Для всех, кроме автора, скажете вы, любезный читатель, и не ошибетесь. Один лишь автор, погруженный сейчас в свое воображение, заметил, как сиганула через канал малопривлекательная особа. Нам нет нужды туманить мозги себе, героям и вам, читатель, и намекать на какую-то сверхъестественную силу, заключенную в метле этой псевдоведьмы. Ведьм нет, в этом нас убеждает весь ход истории. Нам лучше следовало бы обратить внимание на сверхтолстые подошвы дворничихи. Откуда взялись у непрезентабельной персоны сверхмодные и сверхтолстые туфли на платформе, и не они ли помогли старухе совершить титанический скачок?
Однако отвлечемся на некоторое время от этих рассуждений и обратимся к нашим друзьям, которые уже смотрят на нас с таким доверчивым ожиданием.
Скрипнула автомобильная дверца. Мой «Жигуленок» подсказал следующий ход в игре. Он открыл свою правую переднюю дверь, и все увидели на сиденье нетолстую зеленовато-белую книгу «Мой дедушка — памятник». Тогда я взял книгу, вынул перо и размашисто написал на обложке:
«Питириму Кукк-Ушкину, гуманисту и человеку».

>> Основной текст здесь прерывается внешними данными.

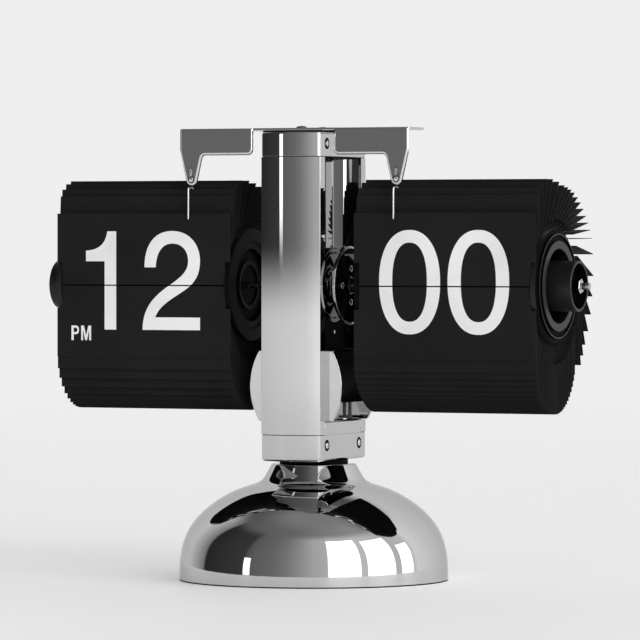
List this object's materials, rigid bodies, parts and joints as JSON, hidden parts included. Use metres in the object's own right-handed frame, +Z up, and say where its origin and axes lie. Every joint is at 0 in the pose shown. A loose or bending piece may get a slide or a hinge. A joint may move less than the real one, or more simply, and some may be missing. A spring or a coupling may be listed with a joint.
{
  "type": "flip number clock",
  "caption": "Desk clock with hour and minute drums of split number cards either side of a polished column on a domed round base.",
  "frame": {"origin": "centre of the round base, on the surface that the clock stands on", "axes": "+Z up, -Y towards the reader, +X along the drum axis from the hour drum to the minute drum"},
  "size_m": [0.2158, 0.0984, 0.1659],
  "materials": {
    "chrome": "polished",
    "steel": "bright drawn",
    "brass": "machined",
    "card_black": "fine matte sheet",
    "plastic_black": "moulded",
    "gloss_black": "glossy moulded",
    "rubber_black": "soft matte",
    "cell_jacket": "printed sleeve, left plain",
    "lead_insulation": "extruded"
  },
  "bodies": {
    "stand": {"base_dome": "chrome", "foot_ring": "rubber_black", "base_plate": "plastic_black", "base_plate_screws": "steel", "battery_cell": "cell_jacket", "battery_contact": "brass", "battery_spring": "steel", "column_stud": "steel", "stud_washer": "steel", "stud_nut": "brass", "lower_block": "chrome", "upper_block": "chrome", "front_shell": "chrome", "rear_shell": "chrome", "lower_spacer": "chrome", "block_screws": "steel", "balance_beam": "chrome", "beam_screws": "steel", "hair_wire_rivets": "steel", "case_left": "gloss_black", "case_right": "gloss_black", "bearing_hubs": "chrome", "end_plates": "gloss_black", "end_plate_screws": "steel", "gear_neck": "plastic_black", "motor_pod": "plastic_black", "pod_plates": "chrome", "pod_screws": "steel", "power_leads": "lead_insulation", "idler_pin": "steel", "minute_card_lower": "card_black", "minute_cards_waiting": "card_black", "minute_cards_returning": "card_black", "minute_cards_hanging": "card_black", "hour_card_lower": "card_black", "hour_cards_waiting": "card_black", "hour_cards_returning": "card_black", "hour_cards_hanging": "card_black"},
    "minute_drum": {"minute_shaft": "steel", "minute_disc_inner": "plastic_black", "minute_disc_outer": "plastic_black", "minute_drum_tube": "plastic_black", "minute_knob": "plastic_black", "minute_nut": "chrome"},
    "hour_drum": {"hour_shaft": "steel", "hour_disc_inner": "plastic_black", "hour_disc_outer": "plastic_black", "hour_drum_tube": "plastic_black", "hour_knob": "plastic_black", "hour_nut": "chrome"},
    "motor_pinion": {"motor_pinion": "brass"},
    "idler_gear": {"idler_gear": "brass"},
    "reduction_gear": {"reduction_gear": "brass"},
    "minute_flap": {"minute_card_top": "card_black"},
    "hour_flap": {"hour_card_top": "card_black"},
    "minute_wire": {"minute_hair_wire": "steel"},
    "hour_wire": {"hour_hair_wire": "steel"},
    "battery_lid": {"battery_door": "plastic_black"}
  },
  "joints": [
    {"name": "minute_drum_turn", "type": "hinge", "parent": "stand", "child": "minute_drum", "pos_m": [0, 0, 0.10775], "axis": [1, 0, 0], "continuous": true},
    {"name": "hour_drum_turn", "type": "hinge", "parent": "stand", "child": "hour_drum", "pos_m": [0, 0, 0.10775], "axis": [1, 0, 0], "continuous": true},
    {"name": "motor_pinion_turn", "type": "hinge", "parent": "stand", "child": "motor_pinion", "pos_m": [0, 0, 0.08125], "axis": [1, 0, 0], "continuous": true},
    {"name": "idler_gear_turn", "type": "hinge", "parent": "stand", "child": "idler_gear", "pos_m": [0, 0, 0.09075], "axis": [1, 0, 0], "continuous": true},
    {"name": "reduction_gear_turn", "type": "hinge", "parent": "stand", "child": "reduction_gear", "pos_m": [0, 0.0065, 0.10775], "axis": [1, 0, 0], "continuous": true},
    {"name": "minute_flap_fall", "type": "hinge", "parent": "stand", "child": "minute_flap", "pos_m": [0.06, -0.0199, 0.10796], "axis": [1, 0, 0], "range_deg": [0, 180]},
    {"name": "hour_flap_fall", "type": "hinge", "parent": "stand", "child": "hour_flap", "pos_m": [-0.06, -0.0199, 0.10796], "axis": [1, 0, 0], "range_deg": [0, 180]},
    {"name": "minute_wire_flex", "type": "hinge", "parent": "stand", "child": "minute_wire", "pos_m": [0.0407, -0.0177, 0.14315], "axis": [-1, 0, 0], "range_deg": [0, 20], "stiffness_Nm_per_rad": 0.0005},
    {"name": "hour_wire_flex", "type": "hinge", "parent": "stand", "child": "hour_wire", "pos_m": [-0.0407, -0.0177, 0.14315], "axis": [-1, 0, 0], "range_deg": [0, 20], "stiffness_Nm_per_rad": 0.0005},
    {"name": "battery_lid_hinge", "type": "hinge", "parent": "stand", "child": "battery_lid", "pos_m": [0, 0.0144, 0.003], "axis": [1, 0, 0], "range_deg": [0, 100]}
  ],
  "couplings": [
    {"joint": "hour_drum_turn", "follows": "minute_drum_turn", "ratio": 0.041667},
    {"joint": "reduction_gear_turn", "follows": "minute_drum_turn", "ratio": -0.2},
    {"joint": "idler_gear_turn", "follows": "minute_drum_turn", "ratio": -1.4286},
    {"joint": "motor_pinion_turn", "follows": "minute_drum_turn", "ratio": 4}
  ]
}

Чайка Виссарион, не дожидаясь особых приглашений, взял эту книгу в свой красивый клюв и отнес ее на крышу коту Пуше Шуткину, с которым у него были хоть и натянутые, но вполне корректные отношения. Кот взял книгу под мышку и нырнул с нею в дымовой ход трубы.
— Вы надеетесь, что он ее прочтет? — спросил Гена. — Прочтет и поймет? Поймет и проникнется? Проникнется и отдаст сундучок?
— Что же еще остается, кроме надежды? — вздохнул Юрий Игнатьевич. — Ведь не изымать же фамильный предмет силой.
— Не нужно недооценивать силы, — сказал Валентин Брюквин и непринужденно перевел свое тело с ног на другие точки опоры, то есть на руки, и так, на руках, присоединился к прогуливающейся неподалеку дворничихе.
— Не нужно и переоценивать ее, то есть силу, — звонко засмеялись сестры Вертопраховы и, словно весенние газели, воздушными пируэтами и прыжками украсили тихую набережную.
Желтолицый фонарь в гуще листвы, за пыльным стеклом, заморгал, подернулся пленкой осенней (откуда бы?) влаги и погас.
Внезапно наступило утро трудового дня. Проехали на велосипедах почтальоны. Появился продавец парафинированных пакетов с молоком и кефиром. Из дверей вышли те, кому далеко ехать. Мелодично забормотал поблизости отбойный молоток. Приехал голубой самосвал. Участковый милиционер предложил товарищам с Ленфильма, то есть нам, закругляться в связи со срочным ремонтом энергетических коммуникаций.
В самом деле, надо было закругляться: обстановка более не располагала к развитию таинственного приключения. Мы с Геной пересекли канал и заглянули в мольберт Сиракузерса Под Вопросом. На листе добротного картона смелый художник изобразил пальму в виде долларового символа и пляж под пальмой, усеянный золотой россыпью долларовой гадости.